In an ideal world, if a latching circuit receives a stimulus which may or may not cause it to change state, one of two things would always happen:

  1. The stimulus will visibly change the latch state immediately; the latch will remain in that particular changed state until the next stimulus.
  2. The stimulus will not change the latch state at all; the latch state will remain unchanged until the next stimulus.

Unfortunately, there's another possibility:

  1. The latch state may be changed in a way that is not by immediately or fully apparent for some time; the visible state may change at some arbitrary future time, unless a "clean" stimulus puts the latch into a known state.

To use a crude physical analogy, if a standing bowling pin is hit soundly, it will fall over immediately. If it's hit very weakly, it may be nudged slightly off vertical, but will quickly return to standing firmly. If it's hit somewhere in the middle, though, it may wobble around awhile before either returning to a steady upright state or toppling over. It may not be apparent for a over a second what the pin would end up doing if left undisturbed. The worst-case time to determine if a pin has been hit hard enough to topple it may far exceed the time that would be required to determine a clean hit or miss.

The closer a latch's stimulus is to one which would either almost or barely cause it to permanently change state, the longer it may take the latch to produce a cleanly-resolved output.

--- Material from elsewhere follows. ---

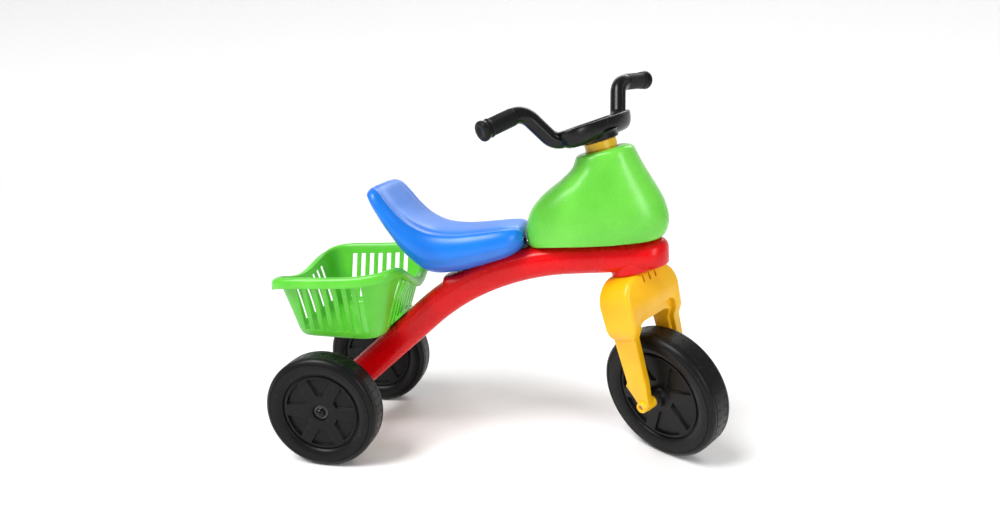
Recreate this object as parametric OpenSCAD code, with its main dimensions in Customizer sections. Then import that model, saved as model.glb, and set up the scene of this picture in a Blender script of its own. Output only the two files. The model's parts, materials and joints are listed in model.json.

It would seem like it would be possible to design a latching circuit with a three-phase output, where the three phases were "high", "low", and "wobbly", and have downstream circuitry wait for the latch to produce a clean output before using the output value. Unfortunately--returning to the bowling analogy--while it may be possible to tell that a pin has fallen over sufficiently that it's not going to right itself, and it may be possible to tell that a pin has sufficiently stabilized that it's not going to fall unless it's hit again, there no clear and unambiguous way of establishing the moment where the pin's outcome becomes certain. No matter what one does, there will always be a theoretically-possible "trouble case". The best one can do, oftentimes, is let the pin sweeper come in and reset the state of the system, and hope there's no disagreement about whether the pin should be counted as having fallen before the pinsweeper got it.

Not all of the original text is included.